Earle moved to Greenwich Village nearly a decade ago; the Bronx Bombers were very much part of the reason why he and then-wife Allison Moorer moved to downtown Manhattan. (“Live theater and major league baseball is why I came to New York,” he laughingly admits.)
An avid Bombers fan, Earle spent $4,000 streaming games in 2009 when New York was on its way to winning its 27th world championship while Earle was stuck touring in Europe. At the time, he was playing shows in the UK. As a die-hard fan, he’s less than impressed with young Yankees fans. He’s not shy about pointing out why, particularly when it comes to Scott Ian of Anthrax, with whom he was on a Rolling Stone music panel recently.
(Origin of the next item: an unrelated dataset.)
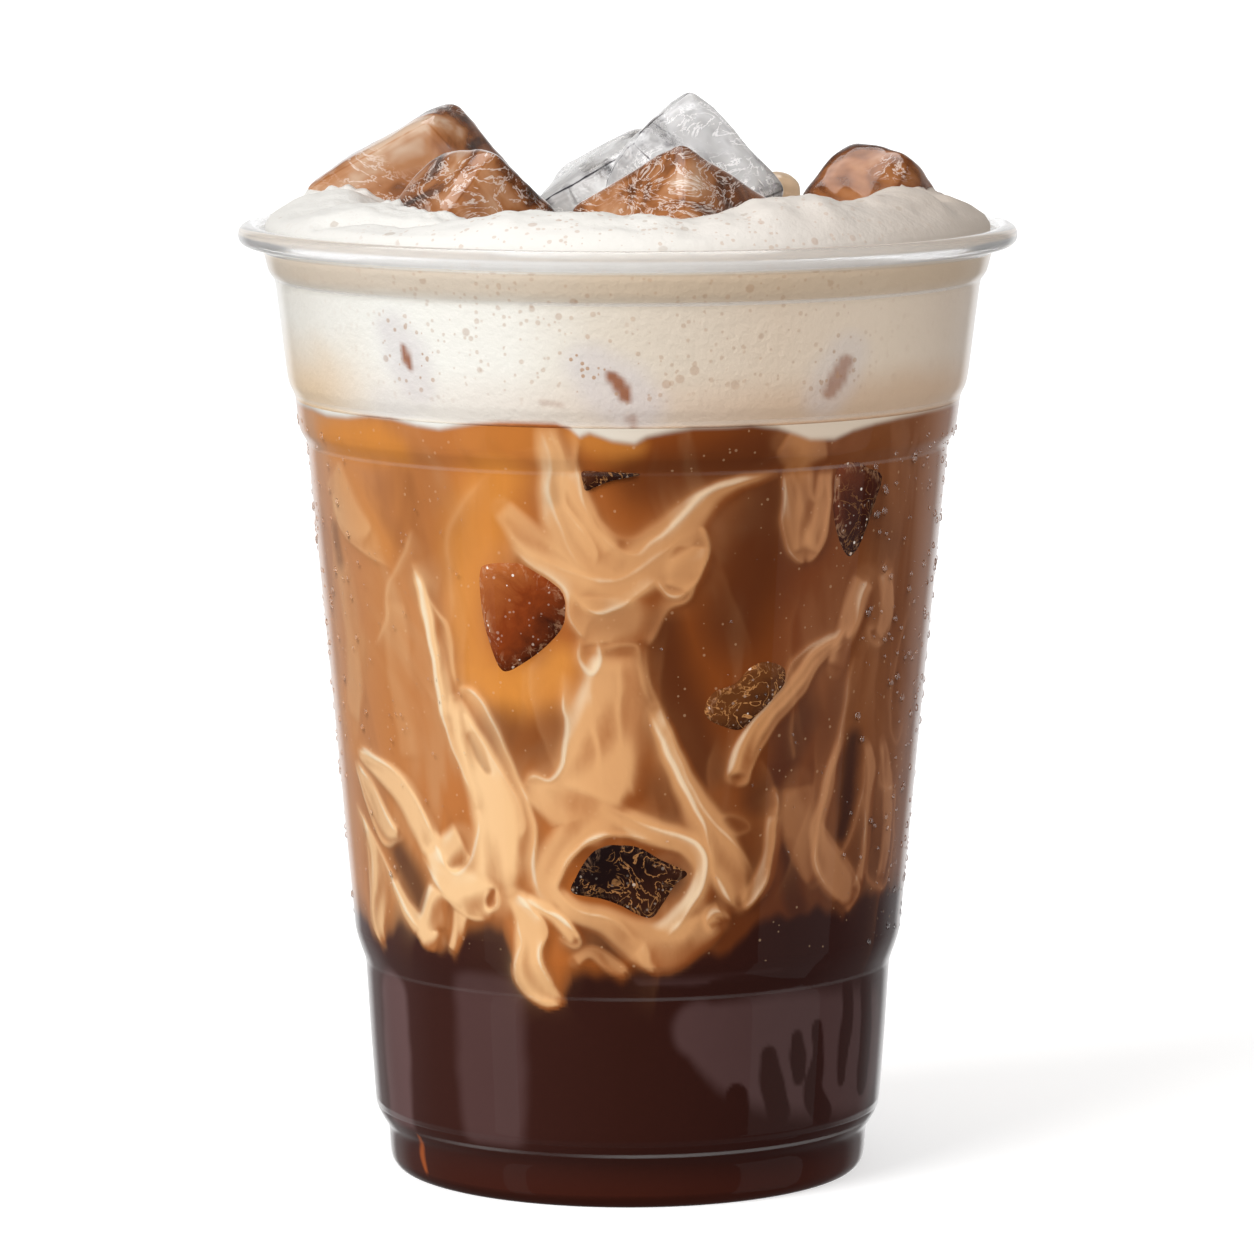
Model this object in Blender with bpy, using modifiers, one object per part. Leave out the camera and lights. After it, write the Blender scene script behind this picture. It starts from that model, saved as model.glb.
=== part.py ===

“I’ve come way closer to hitting Yankees fans in Yankee Stadium than I ever have with anybody in Fenway Park. As a Yankees fan all my life that grew up outside the city, local Yankees fans embarrass the f*** out of me sometimes,” he said. “It’s just entitlement—winning—and they don’t even want to watch the team when they’re losing. Scott Ian of Anthrax is boycotting the team until A-Rod retires or gets hurt. You know what? A-Rod is smoking and [Mark] Teixiera is hitting early. When the f*** does that happen?”
Other Ian pronouncements have Earle shaking his head. “[Scott] said, ‘This is the Mattingly era, but it’s worse because it’s A-Rod.’ What does that even mean? Mattingly was a class act. His story is like O.J. Simpson’s when he was in Buffalo. It’s kind of a tragedy and it’s almost Shakespearian. It just pissed me off.” Despite all this, Earle is high on his team and if the Yankees continue to do well in a rather putrid American League East division, Earle is convinced his England scenario will be repeating itself this season.
“Make no mistake. The Yankees are going to the f***ing World Series. I’ll make that prediction right now,” he declared. “I’m 60 years old and I’ve got a 5-year-old son, so I’m an optimist. What can I say?”